D’autres établissements, notamment l’hôpital du Nord, ont également relevé une demi-douzaine d’abus dans la campagne vaccinale.
Questions urgentes
La ministre de la Santé, Paulette Lenert, qui donnait jeudi matin une conférence de presse sur la troisième phase des tests à grande échelle a eu l’occasion de s’exprimer sur les rumeurs de commande de vaccins. «Comme vous, j’ai pris note du démenti des HRS. Nous avons pris contact avec les responsables pour obtenir de plus amples détails. On nous a déjà assuré oralement que les HRS ne prévoient pas de vaccination parallèle», a déclaré Paulette Lenert.
Reste à savoir si les démentis apportés suffiront à clore le dossier. «Dans l’état actuel des choses, l’acquisition de vaccins reste réservée aux seuls États. Je ne sais donc pas où les HRS pourraient trouver des vaccins. L’achat de doses sur le libre marché n’est pas encore autorisé», a ajouté la ministre.

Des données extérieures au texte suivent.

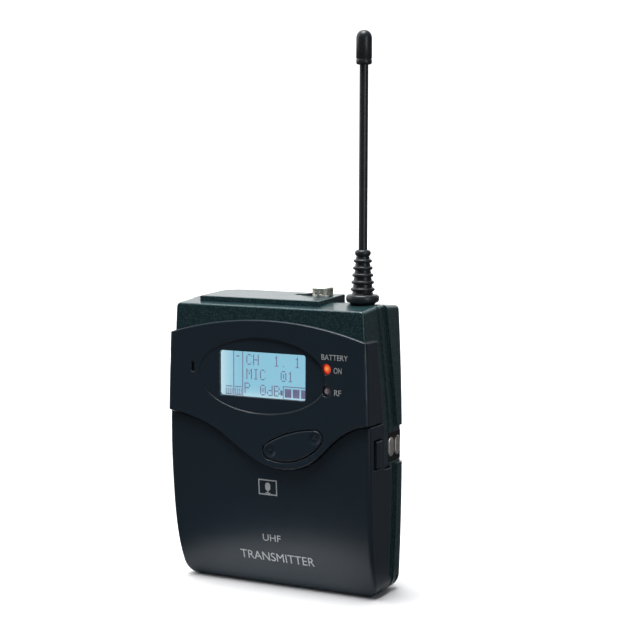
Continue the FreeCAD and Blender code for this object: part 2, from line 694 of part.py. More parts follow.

Il lui faudra encore répondre aux questions parlementaires urgentes posées jeudi par des députés sceptiques qui veulent en découdre une bonne fois pour toutes.
Une telle initiative privée du groupe hospitalier est-elle conforme à la loi sachant qu’elle détourne la commande commune de vaccins au niveau européen? Quelles sont les conclusions que la ministre tire de cette affaire entourant la commande de vaccins par un groupe hospitalier privé et quelle est la suite qu’elle veut lui réserver?, interrogent ainsi Josée Lorsché et Marc Hansen des verts.
De leur côté, les socialistes Francine Closener, Cécile Hemmen et Mars Di Bartolomeo veulent en savoir davantage sur la nature du contact entre l’hôpital et le producteur du vaccin.
Les démentis ne suffiront pas à clore l’affaire. Jeudi matin, le président de l’AMMD, Alain Schmit, a maintenu, sur les ondes de RTL radio, que les Hôpitaux Robert Schuman se seraient procuré des vaccins anti-Covid de leur propre initiative.
En attendant, le probable successeur de Claude Schummer assure déjà l’intérim au poste de directeur général. Il s’agit de Gregor Baertz. Les choses vont vite.
Geneviève Montaigu
Accusation de conflit d’intérêts
La radio 100,7 met en doute la gouvernance des Hôpitaux Robert-Schuman. Le président du CA, Jean-Louis Schiltz, est aussi l’avocat de l’établissement, du moins son étude. Pour déi Lénk, c’est le scandale de trop. «Comment les HRS peuvent-ils se procurer des vaccins indépendamment de la stratégie gouvernementale? Comment les HRS peuvent-ils recourir aux services de l’étude d’avocats du président de son conseil d’administration?», s’interroge la Gauche. La sensibilité demande une heure d’actualité à la Chambre des députés sur la gouvernance des hôpitaux. «Bien que les HRS soient des hôpitaux privés, ils sont massivement financés par l’argent public. L’opacité de la gouvernance des hôpitaux doit par conséquent interroger», écrit déi Lénk.